This week, Gov. Mark Gordon signed an executive order that will protect wildlife migration corridors in Wyoming. The 15-page mule deer and antelope order “designates three existing corridors” already adopted by the Wyoming Game and Fish Department (WGFD) and allows WGFD “to nominate new corridors that would be reviewed by a local working groups and approved or rejected by the governor,” WyoFile reports.
As goHUNT previously reported, the order is a balance between maintaining healthy herds that use these migration corridors and not hindering any economic growth. It incorporated recommendations from the Migration Corridor Advisory Group, which was established last May. Those recommendations included changing how corridors are formally designated and the creation of local working groups to review prospective corridors. WGFD would be responsible for gathering scientific data for prospective migration corridors before their review. Gordon would then work with local residents and stakeholders to gather additional insight before deciding to designate an official migration corridor.

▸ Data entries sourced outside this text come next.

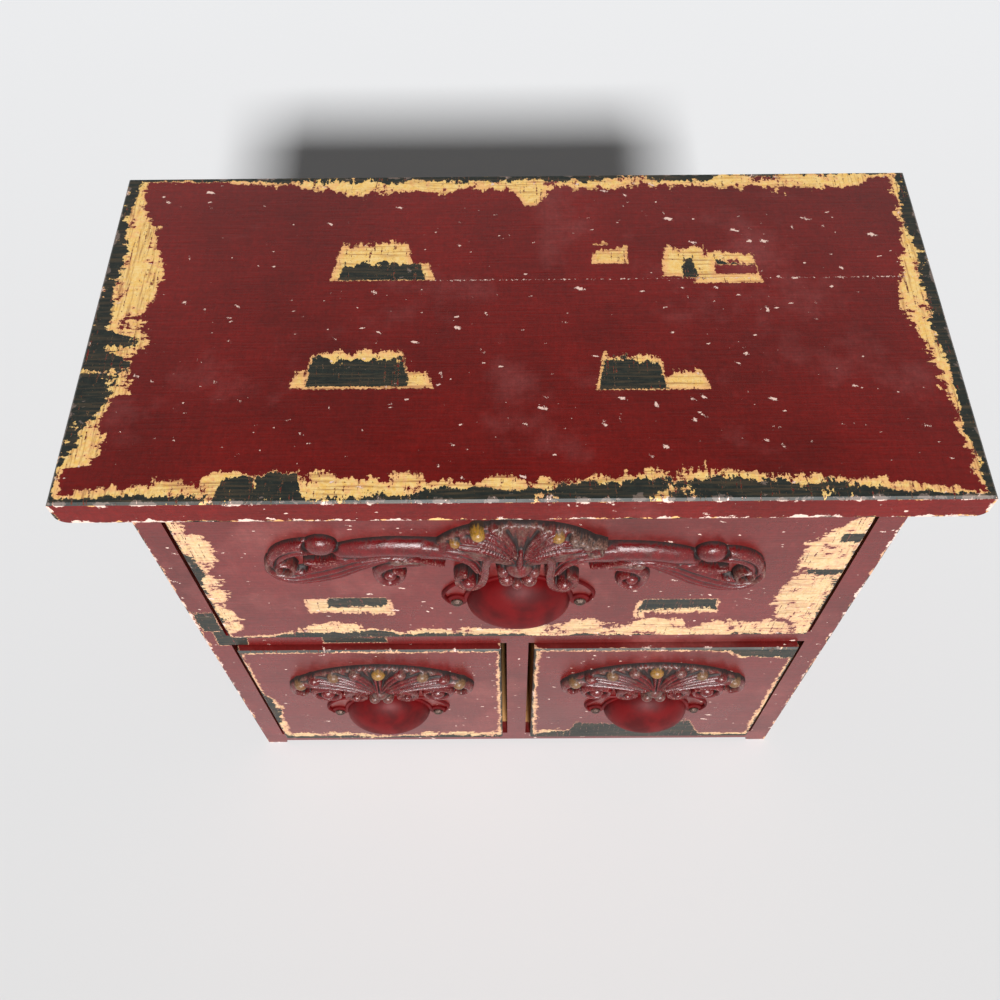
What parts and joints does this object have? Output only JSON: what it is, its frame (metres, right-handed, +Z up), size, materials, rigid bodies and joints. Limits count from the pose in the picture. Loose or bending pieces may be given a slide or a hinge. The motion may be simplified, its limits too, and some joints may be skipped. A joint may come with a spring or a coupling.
{
  "type": "tabletop drawer chest",
  "caption": "Small distressed red desktop chest with a wide drawer over a pair of small drawers, carved crests above cup pulls and an overhanging plank top.",
  "frame": {"origin": "on the surface that the chest stands on, under the middle of its width and of its overall depth with the cups", "axes": "+Z up, +X to the right of someone who faces the drawers, drawers open towards -Y"},
  "size_m": [0.3, 0.1496, 0.2783],
  "materials": {
    "painted_top": "crimson over cream and dark green paint, worn through at the edges",
    "painted_case": "satin crimson paint, worn at the edges",
    "painted_front": "satin crimson paint over cream and dark green, worn at the edges",
    "painted_carving": "crimson paint with umber glaze in the hollows",
    "painted_pull": "glossy crimson paint",
    "aged_screw": "dark, painted over",
    "bare_softwood": "planed, bare",
    "bare_plywood": "sanded, bare"
  },
  "bodies": {
    "case": {"case_side_left": "painted_case", "case_side_right": "painted_case", "shelf": "painted_case", "case_bottom": "painted_case", "divider": "painted_case", "back_panel": "bare_plywood", "top_front_plank": "painted_top", "top_rear_plank": "painted_top"},
    "wide_drawer": {"wide_drawer_front": "painted_front", "wide_drawer_side_left": "bare_softwood", "wide_drawer_side_right": "bare_softwood", "wide_drawer_bottom": "bare_plywood", "wide_drawer_back": "bare_softwood", "wide_drawer_pull": "painted_pull", "wide_drawer_pull_screws": "aged_screw", "wide_drawer_swag": "painted_carving"},
    "left_drawer": {"left_drawer_front": "painted_front", "left_drawer_side_left": "bare_softwood", "left_drawer_side_right": "bare_softwood", "left_drawer_bottom": "bare_plywood", "left_drawer_back": "bare_softwood", "left_drawer_pull": "painted_pull", "left_drawer_pull_screws": "aged_screw", "left_drawer_crest": "painted_carving"},
    "right_drawer": {"right_drawer_front": "painted_front", "right_drawer_side_left": "bare_softwood", "right_drawer_side_right": "bare_softwood", "right_drawer_bottom": "bare_plywood", "right_drawer_back": "bare_softwood", "right_drawer_pull": "painted_pull", "right_drawer_pull_screws": "aged_screw", "right_drawer_crest": "painted_carving"}
  },
  "joints": [
    {"name": "wide_drawer_slide", "type": "slide", "parent": "case", "child": "wide_drawer", "axis": [0, -1, 0], "range_m": [0, 0.085]},
    {"name": "left_drawer_slide", "type": "slide", "parent": "case", "child": "left_drawer", "axis": [0, -1, 0], "range_m": [0, 0.085]},
    {"name": "right_drawer_slide", "type": "slide", "parent": "case", "child": "right_drawer", "axis": [0, -1, 0], "range_m": [0, 0.085]}
  ]
}
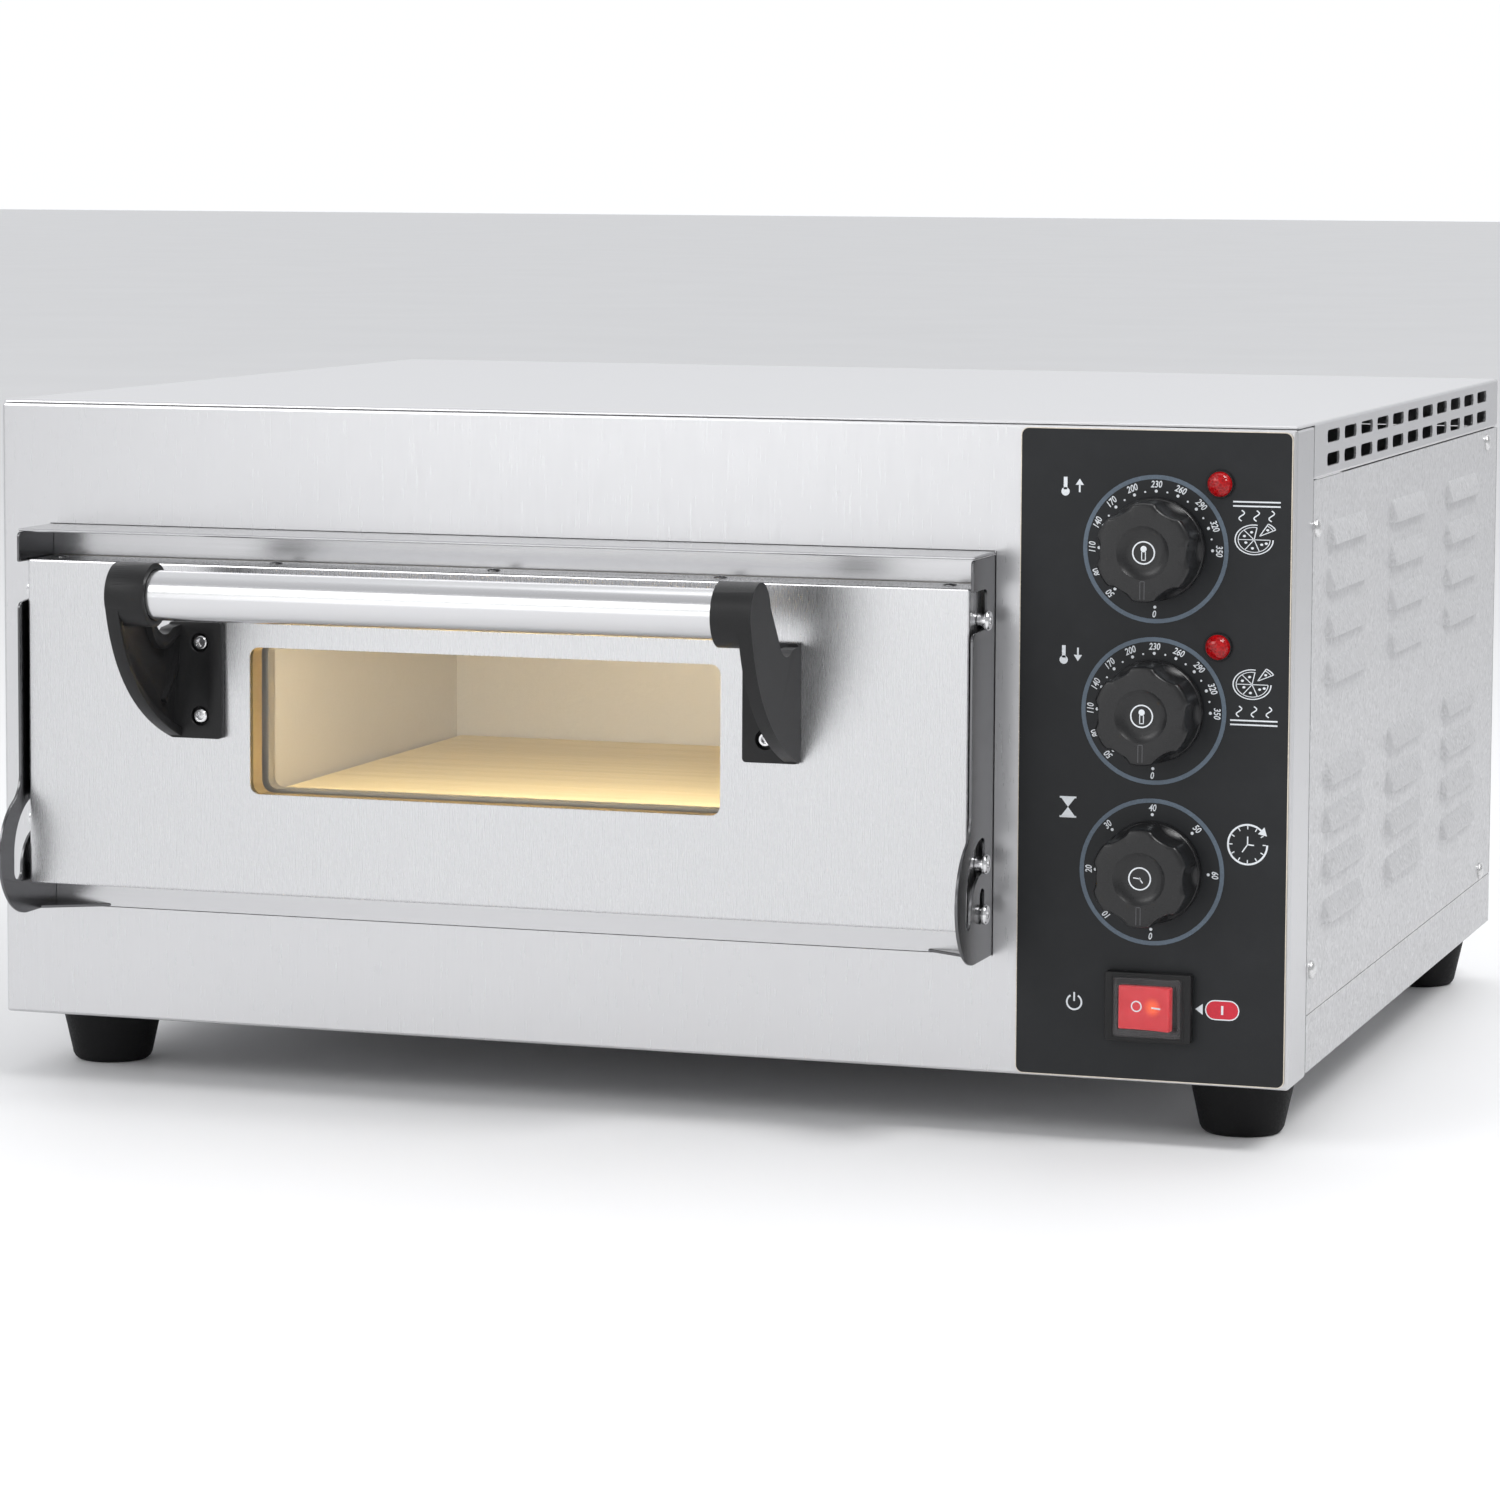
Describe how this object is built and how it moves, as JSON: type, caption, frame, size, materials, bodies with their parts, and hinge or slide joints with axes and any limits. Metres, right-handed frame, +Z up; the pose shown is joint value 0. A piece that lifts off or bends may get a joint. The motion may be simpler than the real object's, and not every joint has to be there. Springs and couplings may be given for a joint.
{
  "type": "countertop pizza oven",
  "caption": "Countertop electric pizza oven: stone-floored baking chamber, drop-down glazed door with a bar handle, louvred steel cabinet, dials and a lit power switch.",
  "frame": {"origin": "middle of the bounding box at the underside of the feet, on the surface the oven stands on", "axes": "+Z up, -Y towards the front (door and dials), +X to the right as seen from the front"},
  "size_m": [0.566, 0.573, 0.2893],
  "materials": {
    "stainless": "vertical brushed, semi-gloss",
    "galvanised": "fine-grained satin",
    "polished_steel": "bright polished steel",
    "liner_steel": "aluminised, heat-tinted satin",
    "aluminium": "bright satin",
    "black_plastic": "fine-textured matt",
    "overlay": "printed matt film",
    "rubber": "matt",
    "stone": "unglazed fired stone, dry and porous",
    "ceramic_wool": "felted fibre",
    "glass": "clear",
    "gasket": "heatproof strip",
    "element_sheath": "oxidised tube",
    "ceramic": "glazed ceramic",
    "red_lens": "clear red",
    "red_rocker": "translucent red",
    "clear_vinyl": "clear soft cap",
    "brass": "satin"
  },
  "bodies": {
    "cabinet": {"base_tray": "galvanised", "bottom_heat_lamp": "red_lens", "bottom_sensing_bulb": "brass", "bottom_thermostat": "black_plastic", "cable_gland": "black_plastic", "chamber_liner": "liner_steel", "control_overlay": "overlay", "door_frame_plate": "polished_steel", "door_hood": "polished_steel", "foot_front_left": "rubber", "foot_front_right": "rubber", "foot_rear_left": "rubber", "foot_rear_right": "rubber", "front_panel": "stainless", "hinge_plate_left": "polished_steel", "hinge_plate_right": "polished_steel", "insulation_blanket": "ceramic_wool", "lower_heating_element": "element_sheath", "partition": "galvanised", "pizza_stone": "stone", "rear_panel": "galvanised", "side_panel_left": "galvanised", "side_panel_right": "galvanised", "stone_rail_left": "galvanised", "stone_rail_right": "galvanised", "switch_cover": "clear_vinyl", "switch_housing": "black_plastic", "terminal_block": "ceramic", "timer": "aluminium", "top_cover": "galvanised", "top_heat_lamp": "red_lens", "top_sensing_bulb": "brass", "top_thermostat": "black_plastic", "upper_heating_element": "element_sheath"},
    "door": {"door_skin": "stainless", "door_liner": "liner_steel", "outer_glass": "glass", "inner_glass": "glass", "glass_spacer": "gasket", "handle_tube": "aluminium", "handle_bracket_left": "black_plastic", "handle_bracket_right": "black_plastic", "bracket_screw_left_lower": "polished_steel", "bracket_screw_left_upper": "polished_steel", "bracket_screw_right_lower": "polished_steel", "bracket_screw_right_upper": "polished_steel", "hinge_stud_left": "polished_steel", "hinge_stud_right": "polished_steel", "guide_stud_left": "polished_steel", "guide_stud_right": "polished_steel", "latch_stud_left": "polished_steel", "latch_stud_right": "polished_steel"},
    "top_heat_dial": {"top_heat_knob": "black_plastic", "top_heat_shaft": "polished_steel"},
    "bottom_heat_dial": {"bottom_heat_knob": "black_plastic", "bottom_heat_shaft": "polished_steel"},
    "timer_dial": {"timer_knob": "black_plastic", "timer_shaft": "polished_steel"},
    "rocker": {"switch_rocker": "red_rocker"}
  },
  "joints": [
    {"name": "door_hinge", "type": "hinge", "parent": "cabinet", "child": "door", "pos_m": [-0.0496, -0.2075, 0.0928], "axis": [1, 0, 0], "range_deg": [0, 90]},
    {"name": "top_heat_turn", "type": "hinge", "parent": "cabinet", "child": "top_heat_dial", "pos_m": [0.2237, -0.1935, 0.2398], "axis": [0, 1, 0], "range_deg": [0, 270]},
    {"name": "bottom_heat_turn", "type": "hinge", "parent": "cabinet", "child": "bottom_heat_dial", "pos_m": [0.2237, -0.1935, 0.1754], "axis": [0, 1, 0], "range_deg": [0, 270]},
    {"name": "timer_turn", "type": "hinge", "parent": "cabinet", "child": "timer_dial", "pos_m": [0.2237, -0.1935, 0.111], "axis": [0, 1, 0], "range_deg": [0, 270]},
    {"name": "switch_tip", "type": "hinge", "parent": "cabinet", "child": "rocker", "pos_m": [0.2237, -0.193, 0.057], "axis": [0, 0, 1], "range_deg": [0, 18]}
  ]
}
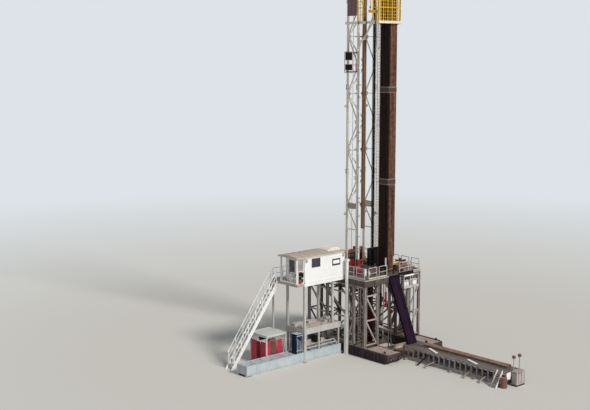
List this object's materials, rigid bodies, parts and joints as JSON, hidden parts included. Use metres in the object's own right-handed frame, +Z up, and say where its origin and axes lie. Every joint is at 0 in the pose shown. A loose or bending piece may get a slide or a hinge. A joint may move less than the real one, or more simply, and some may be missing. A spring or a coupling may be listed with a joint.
{
  "type": "oil drilling rig, 1:2 scale model",
  "caption": "Land drilling rig at half size: lattice mast with racked pipe on a raised floor, doghouse, stair, V-door ramp and catwalk.",
  "frame": {"origin": "the well centre at ground level, under the rotary table", "axes": "+Z up, -Y towards the V-door and catwalk, +X away from the doghouse"},
  "size_m": [9.9806, 11.4503, 27.123],
  "materials": {
    "base_steel": "matte, dirty dark grey paint",
    "frame_paint": "satin light grey paint, weathered",
    "deck_plate": "matte worn chequer plate",
    "rail_paint": "satin pale paint",
    "mast_paint": "satin cream paint",
    "white_panel": "satin white paint",
    "tan_roof": "matte dusty tan",
    "red_paint": "satin dark red paint",
    "crimson_paint": "glossy crimson paint",
    "black_paint": "matte black",
    "yellow_paint": "satin yellow paint",
    "purple_ramp": "worn dark violet plate",
    "skid_grey": "satin blue-grey paint",
    "blue_paint": "satin blue paint",
    "rusty_pipe": "brown mill scale and rust",
    "bare_steel": "greasy bare steel",
    "rope_steel": "greased wire rope"
  },
  "bodies": {
    "root": {"base_box_left": "base_steel", "base_box_right": "base_steel", "base_spreaders": "base_steel", "left_outer_truss": "frame_paint", "left_inner_truss": "frame_paint", "left_cross_frames": "frame_paint", "right_outer_truss": "frame_paint", "right_inner_truss": "frame_paint", "right_cross_frames": "frame_paint", "floor_beams": "frame_paint", "floor_deck": "deck_plate", "rotary_table": "bare_steel", "front_floor_rail": "rail_paint", "left_floor_rail": "rail_paint", "right_floor_rail": "rail_paint", "back_floor_rail": "rail_paint", "drawworks": "red_paint", "wind_wall": "black_paint", "blowout_preventer": "red_paint", "light_post": "rail_paint", "doghouse_skid": "white_panel", "doghouse_front_wall": "white_panel", "doghouse_back_wall": "white_panel", "doghouse_left_wall": "white_panel", "doghouse_right_wall": "white_panel", "doghouse_roof": "tan_roof", "doghouse_posts": "rail_paint", "landing": "frame_paint", "landing_rail": "white_panel", "stair_stringers": "white_panel", "stair_treads": "rail_paint", "stair_rails": "white_panel", "mid_platform": "skid_grey", "inner_skid_box": "skid_grey", "outer_skid_box": "skid_grey", "accumulator_unit": "blue_paint", "power_unit": "crimson_paint", "power_unit_roof": "frame_paint", "service_platform": "rail_paint", "v_door_ramp": "purple_ramp", "catwalk_frame": "frame_paint", "catwalk_deck": "deck_plate", "catwalk_pipes": "rusty_pipe", "catwalk_ladder": "rail_paint", "catwalk_end_unit": "frame_paint", "mast_left_side": "mast_paint", "mast_right_side": "mast_paint", "mast_back": "mast_paint", "racking_board": "rail_paint", "racking_fingers": "rail_paint", "diving_board": "rail_paint", "board_fence": "yellow_paint", "drill_pipe": "rusty_pipe", "standpipe": "rail_paint", "guide_rail": "rusty_pipe", "mast_ladder": "rail_paint", "crown_block": "mast_paint", "crown_sheaves": "bare_steel", "travelling_block": "yellow_paint", "drilling_lines": "rope_steel"}
  },
  "joints": []
}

This is the first time a governor has signed an order like this.
“We’re really leading the nation in this effort,” said Gordon, who told WyoFile that “the order should break a minerals leasing logjam,” which had faced “worries about migrating wildlife.”
“We could with good science identify these various migration corridors and get on with the business of managing our land,” said Gordon, because his “designation process would ‘get rid of the uncertainty that’s clouding some of these areas.’”
While the order gained support of many organizations like the Wyoming Stock Growers Association, those within the oil and gas industry were hesitant to embrace the decision, pointing to the loss of ten state drilling rigs that year, which resulted in “a displacement of hundreds of jobs from the Wyoming economy and a loss of millions in revenue to fund Wyoming’s schools,” according to WyoFile.
The Petroleum Association of Wyoming called for “a thoughtful implementation [of the executive order] that recognizes the need for balance and avoids further regulatory creep at a time when the state needs oil and natural gas revenues more than ever.”